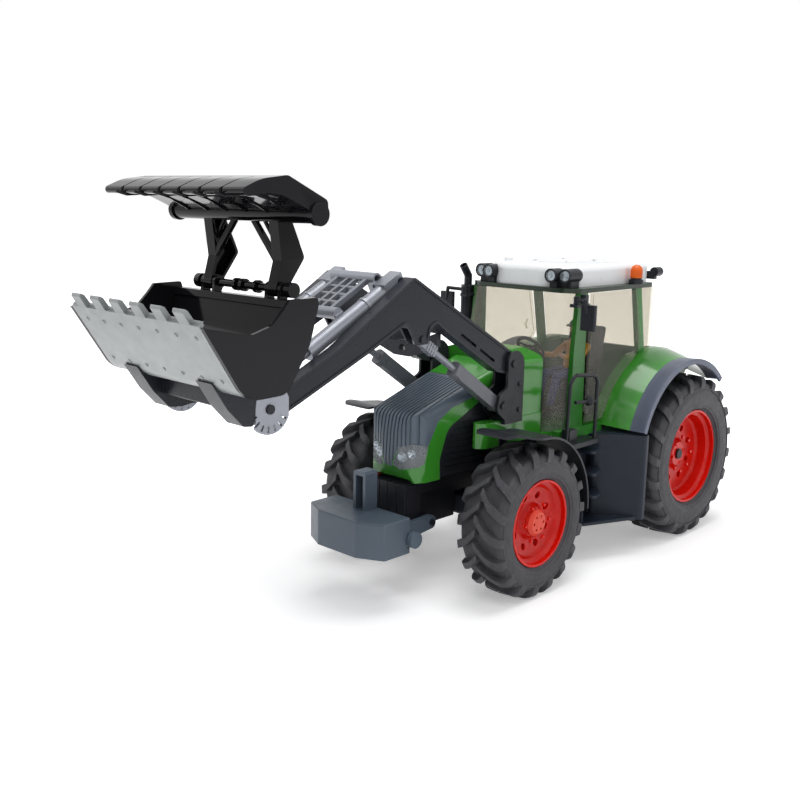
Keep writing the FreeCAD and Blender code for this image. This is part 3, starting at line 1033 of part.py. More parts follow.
pin = cross_rod(*TIP, ARM_IN - GAP - 2.4, DISC_IN + DISC_T + 1.0, PIN_R)
hinge_side = join(half_bracket, pin, lug, tilt_pin)
brackets = join(hinge_side, mirrored(hinge_side), bar)
save("bucket_brackets", brackets.cut([sheet_block, wear_block]))
disc = cross_rod(*TIP, DISC_IN, DISC_IN + DISC_T, DISC_R)
disc = disc.common(side([tip(-12.6, -20), tip(9.4, -20), tip(9.4, 3), tip(5, 20), tip(-12.6, 20)], 0, 80))
for i in range(7):
    angle = math.radians(-150 + 22 * i)
    slot = side([tip(9.0, -0.55), tip(12.4, -0.55), tip(12.4, 0.55), tip(9.0, 0.55)], DISC_IN - 1, DISC_IN + 4)
    slot.rotate(at(0, *TIP), Vector(1, 0, 0), -math.degrees(angle))
    disc = disc.cut(slot)
disc = disc.cut([cross_rod(*TIP, 0, 80, PIN_R), outer_bracket, sheet_block])
save("coupler_discs", *both(disc.cut(bucket_side)))

# --- grapple jaw ---------------------------------------------------------------------
jaw_plate_outline = [
    jaw(-6.4, 36.0), (*jaw(-6.1, 46.0), 3), (*jaw(19.7, 57.7), 5), (*jaw(36.0, 55.6), 30), (*jaw(50.5, 49.4), 2.0),
    (*jaw(44.0, 47.6), 3), (*jaw(26.0, 49.6), 30), (*jaw(8.0, 42.0), 12), (*jaw(0.5, 38.0), 2),
]
jaw_plate = side(jaw_plate_outline, -JAW_TUBE_HALF + 0.6, JAW_TUBE_HALF - 0.6)
tine_pitch = (2 * JAW_TUBE_HALF - 1.2) / TINES
for i in range(1, TINES):
    x = -JAW_TUBE_HALF + 0.6 + i * tine_pitch
    jaw_plate = jaw_plate.cut(plan([(x - TINE_GAP / 2, JAW[0] + 50.6 - TINE_DEPTH, TINE_GAP * 0.45),
                                    (x + TINE_GAP / 2, JAW[0] + 50.6 - TINE_DEPTH, TINE_GAP * 0.45),
                                    (x + TINE_GAP / 2, JAW[0] + 45), (x + 4.2, JAW[0] + 52),
                                    (x - 4.2, JAW[0] + 52), (x - TINE_GAP / 2, JAW[0] + 45)],
                                   JAW[1] + 20, JAW[1] + 80))
for i in range(5):
    x = (i - 2) * 17.0
    jaw_plate = jaw_plate.cut(box(x - 4.2, x + 4.2, JAW[0] - 8, JAW[0] - 2.2, JAW[1] + 42.6, JAW[1] + 45.4))
jaw_tube = join(cross_rod(*jaw(0.0, 39.2), -JAW_TUBE_HALF, JAW_TUBE_HALF, JAW_TUBE_R),
                *both(cross_rod(*jaw(0.0, 39.2), JAW_TUBE_HALF - 2.4, JAW_TUBE_HALF + 0.8, JAW_TUBE_R + 1.0)))
leg_side = [(*jaw(-3.6, 0), 3.6), (*jaw(0.6, -3.6), 2.8), (*jaw(4.0, 1.0), 3), (*jaw(0.2, 14.4), 3),
            jaw(2.8, 35.5), jaw(-5.5, 38.0), (*jaw(-15.4, 16.0), 3)]
leg = join(side(leg_side, LEG_X0, LEG_X1).cut(inset(leg_side, LEG_X0 - 1, LEG_X1 - 2.0, 1.6)),
           cross_rod(*JAW, LEG_X0, LEG_X1, 4.2))
brace = front([(LEG_X0 + 0.5, JAW[1] + 14), (LEG_X0 + 0.5, JAW[1] + 19), (9.5, JAW[1] + 36), (5.5, JAW[1] + 36)],
              JAW[0] - 2.0, JAW[0] + 0.4)
strut = front([(LEG_X0 + 0.5, JAW[1] + 24), (LEG_X0 + 0.5, JAW[1] + 26.5), (17.5, JAW[1] + 36),
               (15.5, JAW[1] + 36)], JAW[0] - 1.6, JAW[0])
shaft = cross_rod(*JAW, -42, 42, JAW_SHAFT_R)
clips = [cross_rod(*JAW, x - 1.2, x + 1.2, JAW_SHAFT_R + 1.3) for x in (-6.0, 0.0, 12.0)]
bosses = both(cross_rod(*JAW, 37.6, 42, 4.0))
save("jaw_plate", jaw_plate.cut([jaw_tube, *both(leg)]))
save("jaw_frame", join(jaw_tube, *both(join(leg, brace, strut)), shaft, *clips, *bosses))
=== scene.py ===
import json
import math
import bpy
import bmesh
from mathutils import Matrix, Vector


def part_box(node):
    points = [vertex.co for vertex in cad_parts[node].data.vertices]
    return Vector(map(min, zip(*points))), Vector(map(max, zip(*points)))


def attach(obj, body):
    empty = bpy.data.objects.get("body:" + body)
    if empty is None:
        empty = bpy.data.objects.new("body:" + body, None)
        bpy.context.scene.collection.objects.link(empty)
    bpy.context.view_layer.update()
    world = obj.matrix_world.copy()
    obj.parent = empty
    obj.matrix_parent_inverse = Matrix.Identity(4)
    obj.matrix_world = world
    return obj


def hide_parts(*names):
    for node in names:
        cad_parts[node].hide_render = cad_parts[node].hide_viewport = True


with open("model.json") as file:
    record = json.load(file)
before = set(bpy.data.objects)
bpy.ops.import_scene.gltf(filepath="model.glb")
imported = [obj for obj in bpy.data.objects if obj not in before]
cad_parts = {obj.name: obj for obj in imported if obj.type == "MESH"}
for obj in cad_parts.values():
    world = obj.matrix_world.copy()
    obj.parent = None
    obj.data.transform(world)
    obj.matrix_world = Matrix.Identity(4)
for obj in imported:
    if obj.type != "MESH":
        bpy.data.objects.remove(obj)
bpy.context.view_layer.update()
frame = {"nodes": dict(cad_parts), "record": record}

NODES = frame["nodes"]
MM = 0.001
SIDES = {"left": 1, "right": -1}
SMOOTH_ANGLE = math.radians(32)     # edges sharper than this stay sharp
WHITE_LIGHT = (1, 1, 1, 1)


# --- where things are, read from the frame --------------------------------------
def middle(node):
    low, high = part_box(node)
    return (low + high) / 2


REAR_HUB = middle("rear_tyre_left")
FRONT_HUB = middle("front_tyre_left")


def at(x, forward, z):
    """Place given in millimetres: across, ahead of the rear axle, above the ground."""
    return Vector((x * MM, REAR_HUB.y - forward * MM, z * MM))


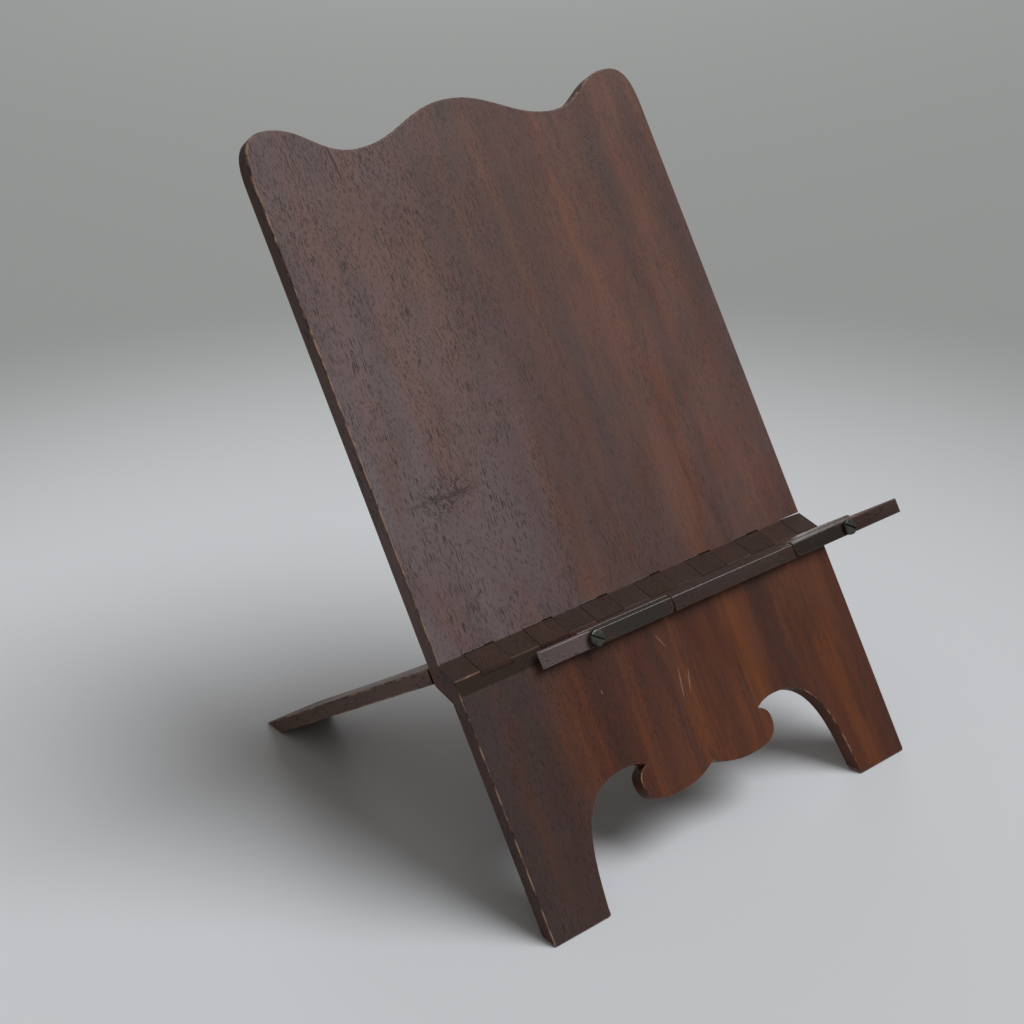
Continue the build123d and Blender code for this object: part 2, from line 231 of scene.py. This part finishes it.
# the front leaf's panel is above its hinge line, and its flap and front foot below it
ledgeColour = "#301e17"
lessOnSides = [                      # the board's cut sides have less bloom than its face
    ("side", -0.8, -0.4, 0.25, 1.0), ("side", 0.4, 0.8, 1.0, 0.25),
]
lipBand = [                          # the ledge front that a centred lip rail covers
    ("Z", -6.75, -6.25, 0.0, 1.0), ("Z", 0.25, 0.75, 1.0, 0.0),
    ("Y", -7.4, -6.8, 1.0, 0.0), ("X", -56.0, -52.0, 1.0, 0.0),
]
frontLeafWood = dict(
    mahogany,
    coats=[
        {   # grey bloom on the panel, thickest at the left
            "colour": "#695b5d", "amount": 1.0, "veiled": True,
            "where": lessOnSides + [
                ("Z", 7.6, 8.0, 0.0, 1.0), ("Z", 90.0, 190.0, 1.0, 0.48), ("X", -90.0, 20.0, 0.84, 0.30),
            ],
        },
        {   # and on the left of the flap
            "colour": "#392d2c", "amount": 1.0, "veiled": True,
            "where": lessOnSides + [("Z", -3.0, 1.0, 1.0, 0.0), ("X", -88.0, -38.0, 0.80, 0.10)],
        },
        {   # the ledge is darker
            "colour": ledgeColour, "amount": 0.90, "veiled": False,
            "where": [("Z", -0.4, 0.0, 0.0, 1.0), ("Z", 7.7, 8.1, 1.0, 0.0), ("Y", -0.4, -0.1, 1.0, 0.0)],
        },
        {   # the band under the lip rail has stayed dull and dark
            "colour": "#2a1c13", "amount": 0.90, "veiled": False, "where": lipBand,
        },
        {   # the ledge's front arris at the left, partly rubbed bare and partly a painted highlight
            "colour": mahogany["bareAndHighlight"], "amount": 1.0, "veiled": False,
            "where": [
                ("Z", -0.45, -0.25, 0.0, 1.0), ("Z", 0.20, 0.40, 1.0, 0.0),
                ("Y", -7.6, -7.2, 1.0, 0.0), ("X", -62.0, -40.0, 1.0, 0.15),
            ],
            "rubAndHighlight": {
                "sizeMm": (16.0, 3.0, 3.0), "noise": (3.0, 0.6, 0.0), "shift": 61,
                "levels": (0.4, 0.6), "shows": (0.15, 0.7),
            },
        },
    ],
    poreWhere=[("X", -60.0, 20.0, 1.0, 0.5), ("Z", -12.0, 0.0, 0.85, 1.0)],
    knots=[                          # each has the oval that it fills, and its marks
        {   # a pin knot
            "spot": ((-70.0, 68.0), (13.0, 8.0), 0.5, 0.0),
            "marks": {
                "sizeMm": (1.6, 4.0, 2.2), "noise": (3.0, 0.6, 1.2), "shift": 5,
                "levels": (0.50, 0.62), "shows": (0.0, 1.0),
            },
        },
        {   # the crack across it
            "spot": ((-70.0, 68.0), (19.0, 1.3), 0.4, 0.0),
            "marks": {
                "sizeMm": (4.0, 4.0, 0.9), "noise": (4.0, 0.75, 2.0), "shift": 9,
                "levels": (0.44, 0.60), "shows": (0.0, 0.8),
            },
        },
        {"spot": ((-64.0, 208.0), (0.35, 8.0), 0.4, -0.1)},     # a hair crack near the left ear
    ],
    scratches=[                      # narrow ovals, worn through the varnish
        ((-1.2, -37.0), (0.30, 6.0), 0.4, 0.20),
        ((3.3, -37.5), (0.28, 4.6), 0.4, 0.34),
        ((-40.0, -27.0), (0.30, 0.9), 0.4, 0.0),
        ((-3.5, -18.0), (0.22, 3.2), 0.4, -0.5),
    ],
    scratchAmount=0.4,
    dullWhere=lipBand,
    dullRoughness=0.85,              # the varnish has lost its shine there
)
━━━
**Stated exercise**
Your task is to quote exactly the lines beginning with the one that contains "shaft = cross_rod(*JAW, -42, 42, JAW_SHAFT_R)" and ending with the one that contains "obj.matrix_world = world", with nothing left out or added.

**Response to the exercise**
shaft = cross_rod(*JAW, -42, 42, JAW_SHAFT_R)
clips = [cross_rod(*JAW, x - 1.2, x + 1.2, JAW_SHAFT_R + 1.3) for x in (-6.0, 0.0, 12.0)]
bosses = both(cross_rod(*JAW, 37.6, 42, 4.0))
save("jaw_plate", jaw_plate.cut([jaw_tube, *both(leg)]))
save("jaw_frame", join(jaw_tube, *both(join(leg, brace, strut)), shaft, *clips, *bosses))
=== scene.py ===
import json
import math
import bpy
import bmesh
from mathutils import Matrix, Vector


def part_box(node):
    points = [vertex.co for vertex in cad_parts[node].data.vertices]
    return Vector(map(min, zip(*points))), Vector(map(max, zip(*points)))


def attach(obj, body):
    empty = bpy.data.objects.get("body:" + body)
    if empty is None:
        empty = bpy.data.objects.new("body:" + body, None)
        bpy.context.scene.collection.objects.link(empty)
    bpy.context.view_layer.update()
    world = obj.matrix_world.copy()
    obj.parent = empty
    obj.matrix_parent_inverse = Matrix.Identity(4)
    obj.matrix_world = world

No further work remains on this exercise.